Authors: Mohammad Eshghi*, University of Oregon
Topics: Geographic Information Science and Systems, Spatial Analysis & Modeling, Quantitative Methods
Keywords: Machine learning, Predictive modeling, Semi-supervised learning, Geospatial occurrence-only data
Session Type: Paper
Start / End Time: 5:00 PM / 6:40 PM
Room: Washington 6, Marriott, Exhibition Level
Presentation File: No File Uploaded
Geospatial data that represent the occurrences and non-occurrences of an event of interest are needed in order to have good predictive modeling of that event. Regarding this, there are two matters that need to be considered at the time of model fitting: the amount of available data and the availability of both occurrence and non-occurrence classes. Often, the only available data is about the occurrences of an event – which could also be not large enough in terms of size. This tradition of representing only partial data presents a challenge in developing valid and reliable modeling. Examples of such data are public health data, transportation accidents, species distribution data, and crime data.
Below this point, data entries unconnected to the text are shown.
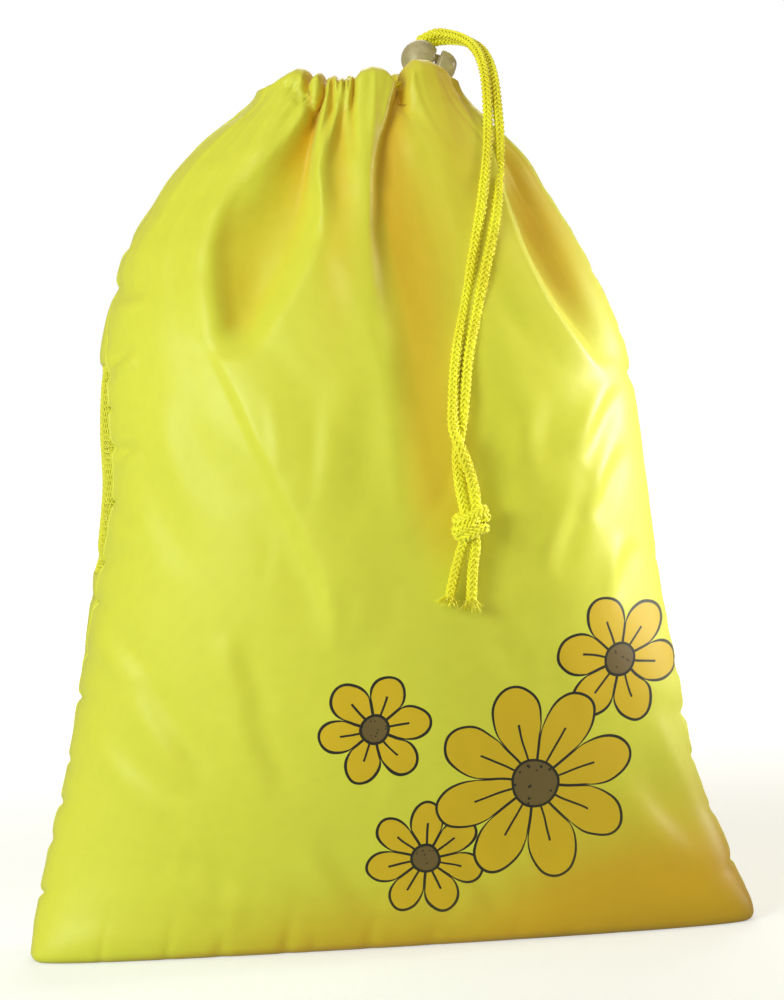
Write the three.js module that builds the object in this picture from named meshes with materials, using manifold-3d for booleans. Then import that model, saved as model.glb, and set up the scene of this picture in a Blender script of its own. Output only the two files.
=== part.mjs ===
// A drawstring bag of thin cloth that stands on its own base, about 290 mm wide and 350 mm high.
// A front panel and a back panel meet at two side seams and under the base. The back has a band of
// net for air. The top edge is turned in to a casing, and a cord gathers it to a narrow mouth. Both
// ends of the cord leave the casing at the back, go up through a ball cord lock with a press
// button, and hang down the front to a knot.
// Millimetres, +Z up, the front faces -Y, and the origin is on the floor under the middle.
import * as THREE from "three";
import { mergeVertices } from "three/addons/utils/BufferGeometryUtils.js";
import Module from "manifold-3d";

const wasm = await Module();
wasm.setup();

// The bag
const bagWidth = 292; // across the two bottom corners
const bagHeight = 348; // from the floor to the top of the casing
const bellyDepth = 132; // front to back where it is fullest
const bellyHeight = 185; // how high that is
const baseDepth = 50; // front to back on the floor
const baseEdge = 4; // the bevel between the base and the walls
const clothWall = 1.6; // cloth, lining and what is between them
const steepWall = 1.8; // a steep fold is cut at most this many times as thick, measured level
const seamGap = 0.3; // between two panels that are sewn together
const seamPucker = 0.9; // how far the side seams draw in between two puckers
const seamTurn = 17; // how far round to the front the left seam sits at the net, in degrees

// The gathered mouth and its casing
const mouthWidth = 76;
const mouthDepth = 52;
const mouthSag = 4; // the mouth is this much lower at the sides
const mouthPleat = 5; // how deep the deepest pleat is at the mouth
const bodyFold = 11; // how deep the deepest fold is below the mouth
const casingHeight = 15; // from the top fold to the stitching
const casingRise = 5; // the rounded top of the casing
const casingWave = 2.5; // how far the casing's inner side bulges between pleats
const casingRoom = 0.9; // round the cord in the casing
const hemGap = 0.4; // from the end of the turned-in cloth to the wall

// The net band in the back
const netBottom = 150;
const netHeight = 90;

// The cord
const cordDiameter = 3.8;
const cordClearance = 0.4;
const cordSides = 8;
const cordStep = 2.6 * cordDiameter;
const strandGap = 0.4; // between the two strands in the lock
const meetGap = 0.3; // where one length of cord meets the next
const knotSize = [13, 9.5, 11.5];

// The cord lock
const lockDiameter = 15.6;
const lockRise = 4.4; // from the top of the casing up to the ball's middle
const lockCentre = [29.5, 26.5, bagHeight + lockRise];
const lockTilt = -20; // its axis in degrees from level, to the right
const holeTilt = 45; // the cord holes lean back from upright by this many degrees
const lockFlat = 5.2; // from the ball's middle to its flat face
const buttonWidth = 12.4;
const buttonLength = 7.4;
const buttonTravel = 2;
const buttonGap = 2.2; // between the ball and the button
const stemDiameter = 8;
const stemClearance = 0.3;
const stemBack = 3.4; // how far behind the ball's middle the stem's prongs reach
const slotWidth = 23; // the buttonhole in the casing, through which the cord comes out
const slotHeight = 7;

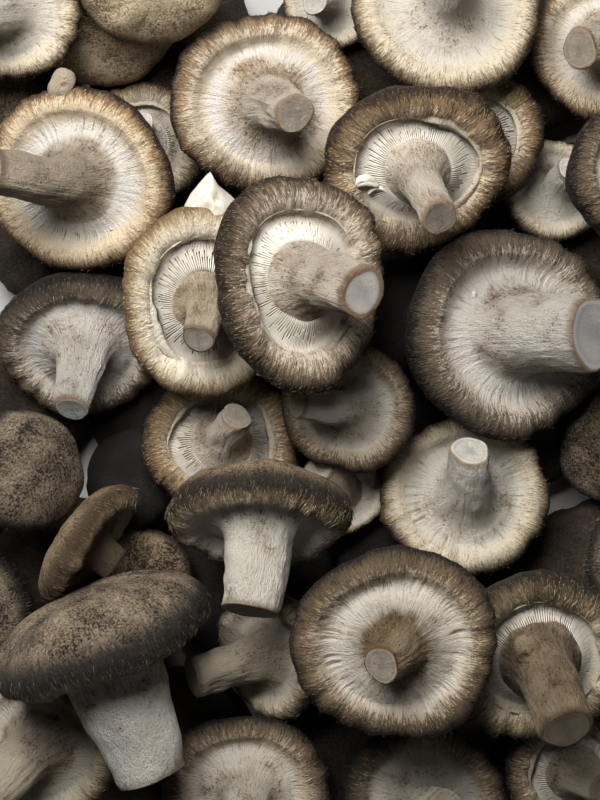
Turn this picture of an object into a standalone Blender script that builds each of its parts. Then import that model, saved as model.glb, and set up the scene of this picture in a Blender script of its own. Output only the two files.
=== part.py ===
"""A heap of fresh shiitake mushrooms, for Blender 4.5.

Each mushroom grew as one piece, so each is one closed solid: a cap that curls in at its rim, and a
stem with a flat cut end. A bed of mushrooms stands on the ground, and the others are set down on it
one by one, each lowered until it rests on what lies below.

Lengths in the tables are millimetres and angles are degrees. A direction is counted anticlockwise
from +X, as seen from above. The origin is on the ground, under the middle of the heap.
"""

import math
import random
from dataclasses import dataclass

import bmesh
import bpy
from mathutils import Matrix, Vector
from mathutils.bvhtree import BVHTree

MM = 0.001
GAP = 0.3  # kept between two mushrooms that rest on each other
LIFT = 0.1  # step by which a mushroom is raised out of a neighbour
DROP_FROM = 400.0  # height from which each mushroom is lowered
SLIDES = (1.5, 3.0, 4.5)  # how far aside it looks for a lower place
SLIDE_EFFORT = 2.5  # and how much lower each millimetre aside has to bring it, in millimetres

# The bed: rows and columns of mushrooms that stand cap up on the ground, under the others.
BED_COLUMNS = 4
BED_ROWS = 5
BED_PITCH_X = 57.0
BED_PITCH_Y = 56.0
BED_SHIFT = 12.0  # every other row is moved along by this much each way
BED_JITTER = 2.0

BED_SEGMENTS = 8  # sides of a mushroom in the bed
SEGMENTS = 12  # sides of a mushroom that is seen

UP = Vector((0, 0, 1))


@dataclass
class Mushroom:
    """One mushroom, modelled gills up: its cap's axis is +Z and its stem rises from the middle."""

    name: str
    at: tuple  # where the cap's middle lies, in x and y
    width: float  # of the cap
    tilt: tuple = (0, 0)  # how far the gill side leans, and which way
    lean: tuple = (0, 0)  # how far the stem's end leans from upright, and which way
    stem: tuple = (26, 7.5, 6.0)  # its length, and its radius below the cap and at the cut
    flare: float = 4.5  # how much wider the stem is where it meets the cap
    veiled: bool = True  # the rim is still joined to the stem, so that no gills show
    dome: float = 0.55  # the cap's height under its rim, as a share of its radius
    roll: float = 0.17  # the rim's own radius, as a share of the cap's
    oval: tuple = (0.03, 0)  # how much longer than wide the cap is, and along which direction
    cut: float = 0.2  # how far the cut turns from square to the stem towards the cap's axis
    colour: str = "tan"


def direction(angle, towards):
    """The unit vector that leans by angle from +Z, towards a direction in plan."""
    angle, towards = math.radians(angle), math.radians(towards)
    across = math.sin(angle)
    return Vector((across * math.cos(towards), across * math.sin(towards), math.cos(angle)))


def cap_outline(shroom):
    """The cap's half section, from its top round the rim and in to the stem, as shares of its radius."""
    dome, roll = shroom.dome, shroom.roll
    outline = []
    for angle in (28, 55, 76):
        angle = math.radians(angle)
        outline.append((math.sin(angle) ** 0.9, -dome * math.cos(angle)))
    for angle in (0, 55, 110):
        angle = math.radians(angle)
        outline.append((1 - roll + roll * math.cos(angle), roll * math.sin(angle)))
    if shroom.veiled:
        outline.append((0.56, 0.3 * roll))
    else:
        outline.append((1 - 2.05 * roll, 0.35 * roll))
        outline.append((1 - 2.25 * roll, -0.35 * roll))
    return outline


def stem_rings(shroom, turn):
    """Centre, normal and radius of each ring of the stem, in the mushroom's own frame."""
    length, top, end = shroom.stem
    radius = shroom.width / 2
    flare = min(shroom.flare, 0.48 * radius - top)
    start = Vector((0, 0, 0.12 * radius))
    tip = turn.inverted() @ direction(*shroom.lean)
    bend = start + 0.4 * length * UP
    finish = bend + 0.6 * length * tip
    rings = []
    for share in (0.0, 0.2, 0.55, 1.0):
        centre = (1 - share) ** 2 * start + 2 * share * (1 - share) * bend + share**2 * finish
        normal = ((1 - share) * (bend - start) + share * (finish - bend)).normalized()
        width = top + (end - top) * share + flare * math.exp(-7 * share)
        rings.append((centre, normal, width))
    centre, normal, width = rings[-1]
    rings[-1] = (centre, normal.lerp(UP, shroom.cut).normalized(), width)
    return rings


def wobble(shroom):
    """The cap's own irregular outline: its radius and its height at an angle round it."""
    chance = random.Random(shroom.name)
    phases = [chance.uniform(0, 2 * math.pi) for _ in range(4)]
    amount, towards = shroom.oval

    def radius(angle):
        oval = amount * math.cos(2 * (angle - math.radians(towards)))
        return 1 + oval + 0.022 * math.cos(3 * angle + phases[0]) + 0.012 * math.cos(5 * angle + phases[1])

    def height(angle):
        return 0.035 * math.cos(2 * angle + phases[2]) + 0.02 * math.cos(3 * angle + phases[3])

    return radius, height


def ring_of(mesh, points):
    """A closed loop of edges through the points."""
    corners = [mesh.verts.new(point * MM) for point in points]
    return [mesh.edges.new(pair) for pair in zip(corners, corners[1:] + corners[:1])]


def solid_of(shroom, turn, sides):
    """The mushroom's mesh: rings bridged from the cap's top to the stem's cut, closed at both ends."""
    radius_at, height_at = wobble(shroom)
    radius = shroom.width / 2
    angles = [2 * math.pi * side / sides for side in range(sides)]
    mesh = bmesh.new()
    loops = []
    for out, up in cap_outline(shroom):
        points = []
        for angle in angles:
            reach = radius * out * radius_at(angle)
            rise = radius * (up + height_at(angle) * out**2)
            points.append(Vector((reach * math.cos(angle), reach * math.sin(angle), rise)))
        loops.append(ring_of(mesh, points))
    for centre, normal, width in stem_rings(shroom, turn):
        facing = UP.rotation_difference(normal)
        spokes = [Vector((math.cos(angle), math.sin(angle), 0)) for angle in angles]
        loops.append(ring_of(mesh, [centre + facing @ (width * spoke) for spoke in spokes]))
    for lower, upper in zip(loops, loops[1:]):
        bmesh.ops.bridge_loops(mesh, edges=lower + upper)
    top = mesh.verts.new((0, 0, -shroom.dome * radius * MM))
    for edge in loops[0]:
        mesh.faces.new((*edge.verts, top))
    bmesh.ops.contextual_create(mesh, geom=loops[-1])
    bmesh.ops.recalc_face_normals(mesh, faces=mesh.faces)
    bmesh.ops.triangulate(mesh, faces=[face for face in mesh.faces if len(face.verts) > 3])
    return mesh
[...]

Semi-supervised learning (SSL) and one-class classification (OCC) are the two main approaches for handling occurrence-only (i.e. one-class) data where unlabeled data are available or not, respectively. In this paper, we focus on the former since it provides the opportunity for the learner algorithm to use the potential power of a large amount of available unlabeled data. We compare and discuss the advantages and disadvantages of different categories of SSL methods for modeling geospatial occurrence-only data using a data set of species distribution.